5. Direct-to-Consumer + SEO + Social Flywheel
The playbook is now well known, yet giants still can’t execute it:
- Launch on Shopify with near-100% margins
- Build an email/SMS list that converts at 8-15%
- Dominate mid and long-tail SEO because you actually answer the weirdly specific questions your audience asks
- Use profitable Meta and TikTok ads at 4-8x ROAS because the creative never gets stale when the founder is in every ad
Meanwhile, most legacy brands are stuck paying 40-60% wholesale margins to Sephora, Ulta, or Amazon, then wondering why their paid social ROAS is 1.2x.
6. The Trust Transfer Phenomenon
When a creator with 200k highly engaged followers launches a brand, those followers don’t evaluate the product like they would a random corporate launch. Trust transfers instantly.
Hyram launching Selfless by Hyram, Emma Chamberlain with Chamberlain Coffee, or Alix Earle with Summer Fridays extensions — the conversion rates on day one would make most CMOs cry.
The Numbers Don’t Lie
- 63% of Gen Z prefer to buy from small/independent brands (2024 Piper Sandler survey)
- Micro-brands grew 3.5x faster than top 100 CPG brands in 2023-2025 (NielsenIQ)
- Over 40% of the top 100 bestselling beauty products on Amazon in 2025 are from brands founded after 2018
Why Corporate Giants Are Struggling to Fight Back
Even when big companies try to copy the playbook (Pepsi launching creator-led soda lines, L’Oréal buying micro-brands), the soul is missing.
Once a brand is acquired, the founder usually leaves within 18 months, the products get reformulated for mass production, and the community smells inauthenticity from a mile away.
The Bottom Line
Today, winning online isn’t about outspending anymore.
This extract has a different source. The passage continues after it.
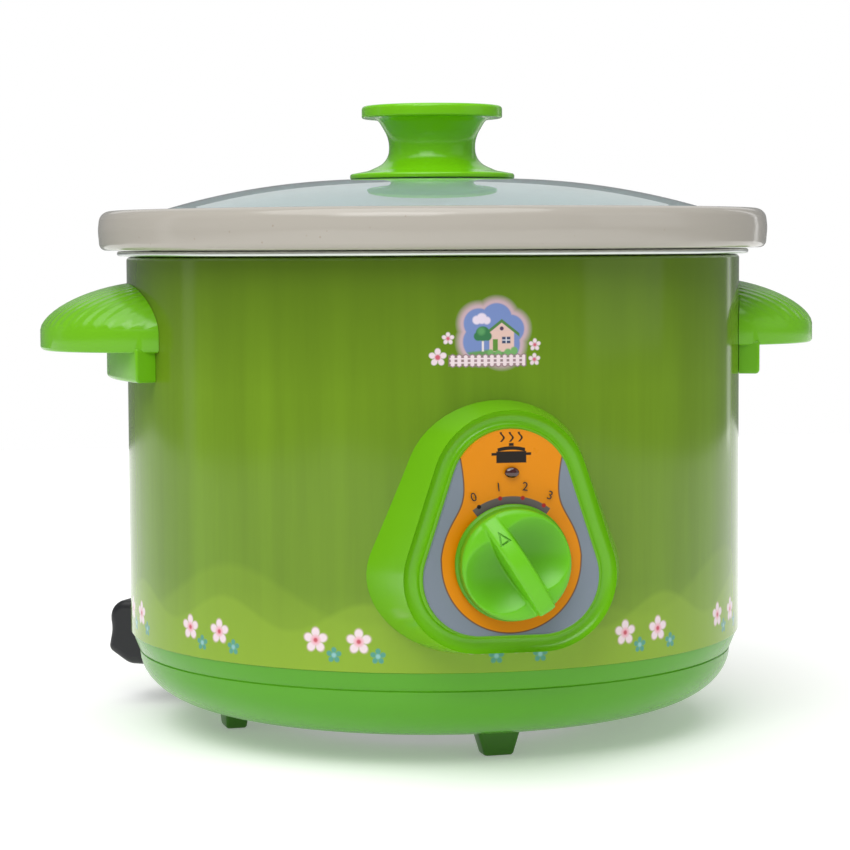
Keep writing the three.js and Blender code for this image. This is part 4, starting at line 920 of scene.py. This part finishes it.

It’s about out-caring, out-niche-ing, and out-moving the competition.
Micro-brands are beating corporate giants because they treat customers like friends, not data points.
And right now, friendship is the most powerful marketing strategy on earth. The giants spent decades optimizing for scale.
The micro-brands optimized for obsession. Guess which one today’s consumer wants more of.